Saturday, 24 August 2019

Friday 23 August – Castles, cathedrals and a cosy cottage.


We have finally experienced what might pass for a summer day in Ireland – no rain, few clouds and a little sunshine late in the day.  After a delicious breakfast this morning we left Athy (pronounced A-tie, by the way) and headed to Kilkenny, occasionally encountering a large tractor or other mobile farming equipment hogging the narrow road, requiring us to plod along behind it until we would be noticed by the driver, who would then look for somewhere wide enough to pull over and let us past.  This happened frequently and seems to be a feature of driving in Ireland once you get off the main roads (which we want to do whenever we can).

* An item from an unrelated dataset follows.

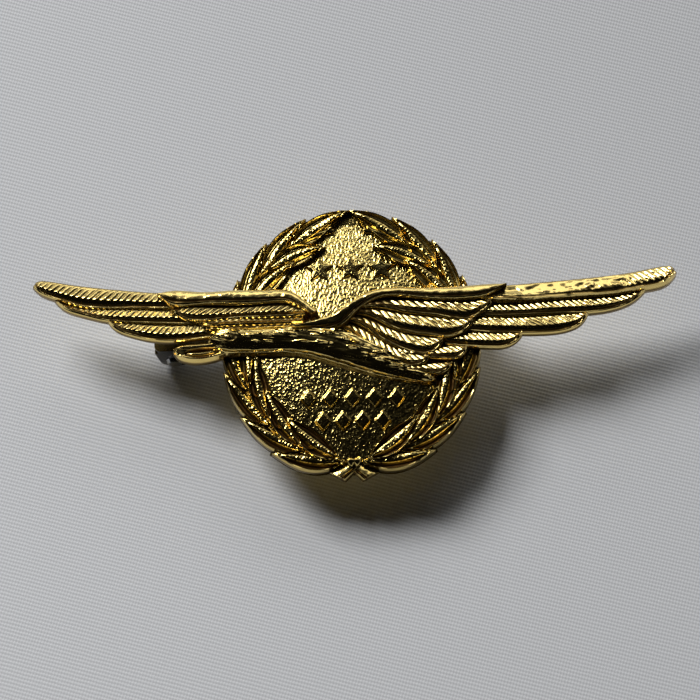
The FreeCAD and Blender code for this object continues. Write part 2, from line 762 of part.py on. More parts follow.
def export(parts):
    """Writes each sub-part to a file of its own, once all of them are sound."""
    for made in parts:
        if made.Shape.isNull() or not made.Shape.isValid():
            raise RuntimeError(f"{made.Name} has no valid shape")
    os.makedirs("parts", exist_ok=True)
    for made in parts:
        made.Shape.exportStep(f"parts/{made.Label}.step")
        box = made.Shape.BoundBox
        print(f"{made.Label}: {len(made.Shape.Solids)} solids, {made.Shape.Volume:.2f} mm3,"
              f" x {box.XMin:.2f}..{box.XMax:.2f}, y {box.YMin:.2f}..{box.YMax:.2f}, z {box.ZMin:.2f}..{box.ZMax:.2f}")


def main():
    parts = [build_plate()]
    tie, left, right = build_tie(feature("branch_whole", branch()))
    parts += [tie, left, right]
    parts += build_overlay([left, right])
    parts += [build_rivets(), build_strip(), build_bracket(), build_pivot(), build_stem()]
    parts += [build_catch(), build_sleeve(), build_seams()]
    check_all()
    export(parts)


main()
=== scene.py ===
"""The looks of a gilt wings pin: relief feathers, a carved bird, a laurel wreath and a stippled medallion.

Shapes are drawn in face coordinates, in millimetres: x to the right, y up from the medallion's centre, and
height out of the face. stand_up() turns them into the CAD frame, where the badge stands as it is worn.
"""

import math

import bmesh
import bpy
import numpy as np
from mathutils import Matrix, Vector, noise

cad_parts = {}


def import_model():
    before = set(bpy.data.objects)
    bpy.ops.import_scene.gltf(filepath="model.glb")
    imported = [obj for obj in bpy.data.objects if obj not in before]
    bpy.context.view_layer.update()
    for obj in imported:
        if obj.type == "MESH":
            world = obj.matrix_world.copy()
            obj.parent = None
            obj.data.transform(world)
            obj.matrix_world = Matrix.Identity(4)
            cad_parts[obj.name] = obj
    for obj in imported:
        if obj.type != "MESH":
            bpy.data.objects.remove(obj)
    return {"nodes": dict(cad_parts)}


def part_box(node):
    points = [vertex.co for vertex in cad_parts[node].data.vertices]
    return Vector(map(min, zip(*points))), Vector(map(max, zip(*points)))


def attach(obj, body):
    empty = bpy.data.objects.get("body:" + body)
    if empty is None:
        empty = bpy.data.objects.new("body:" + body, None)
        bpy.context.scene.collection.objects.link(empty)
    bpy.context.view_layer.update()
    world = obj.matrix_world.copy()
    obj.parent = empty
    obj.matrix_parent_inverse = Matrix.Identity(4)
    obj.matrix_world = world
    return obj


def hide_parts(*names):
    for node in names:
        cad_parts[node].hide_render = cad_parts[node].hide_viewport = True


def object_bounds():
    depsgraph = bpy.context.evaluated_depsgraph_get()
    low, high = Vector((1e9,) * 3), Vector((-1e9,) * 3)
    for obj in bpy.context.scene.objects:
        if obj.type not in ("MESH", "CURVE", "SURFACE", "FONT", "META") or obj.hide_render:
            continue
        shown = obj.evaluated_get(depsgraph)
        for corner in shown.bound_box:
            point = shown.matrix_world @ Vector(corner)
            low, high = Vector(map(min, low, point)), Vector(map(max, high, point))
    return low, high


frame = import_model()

MM = 0.001
CAD_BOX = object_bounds()

# The wreath's half axes, and how far the CAD plate reaches below the medallion's centre.
HALF_TALL = 13.9
HALF_WIDE = 12.55
PLATE_REACH = 13.65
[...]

On our arrival in Kilkenny we parked our car and set off to explore the old city on foot.  First stop was Kilkenny Castle, dating back to the late 12th century.  The castle was run down during the 18th century but has been restored back almost to its original form.  Among its features are expansive lawns and manicured rose gardens on opposing sides, with the river and the high street on the other two sides.

From there we walked down the “Medieval Mile” and, from time to time, ventured off into side streets, first to view the imposing Talbot Tower, constructed in 1207 as an observation post.  Then the Capuchian Friary Church, a modest structure compared to our next stop, the 13th century Cathedral Church of St Canice, the second longest cathedral in Ireland.  Then the Black Abbey, a Dominican friary built in 1225 and containing, among other relics, a wooden statue of St Dominic, carved from oak before Henry VIII was born.  The abbey  played a significant role in the attempts to save King Charles I (of England and Ireland), which resulted in Kilkenny being put under siege by Cromwell’s forces and many people dying from disease and starvation (there is a row of 13 coffins still lying just outside the abbey, dating from that period). Then to St Mary’s Cathedral, where we also had our morning tea of scones, jam and cream in the Cathedral Café. And finally a stroll past the old courthouse and gaol.

We then regained our car and drove the 60km to the Rock of Cashel, which you can see miles before you reach it.  It comprises imposing remnants of medieval buildings set upon a limestone outcrop that stands more than 100 metres above the surrounding countryside.  This was the traditional seat of the kings of Munster (the southern part of Ireland) from the 6th century through to the 11th, when the chapel, then the cathedral were built by the Norman conquerors.  We did a short guided tour of the chapel, consecrated in 1134, and could see evidence of original frescoes.  The cathedral, with only the walls now remaining, was built in the 13th century.  The entire site affords extensive views over the countryside.

We then continued on to Tipperary (which, surprisingly, was not such a long way) and had a brief walk through the town before moving on to Cahir for yet another castle visit, this one perched on a rocky island on the River Suir.  It is one of Ireland’s largest and best-preserved castles, with its keep, towers and much of its defensive structures still intact.

That was it for the day and after a short drive to the delightfully-named village of Ballylooby we arrived at our quaint, free-standing cottage for the night – in the middle of a farm and away from any other civilisation (and from Wifi, hence this blog is a day late).  Of course Elizabeth bonded with the resident Shetland pony, Paddy, thinking that giving him a crispy apple would help the bonding process. It was not until we read the comments in the guest book that we discovered that Paddy is in the habit of standing outside the kitchen window, staring in until somebody goes out and gives him an apple.

A home-cooked meal of Atlantic salmon and Caesar salad tonight, then early to bed.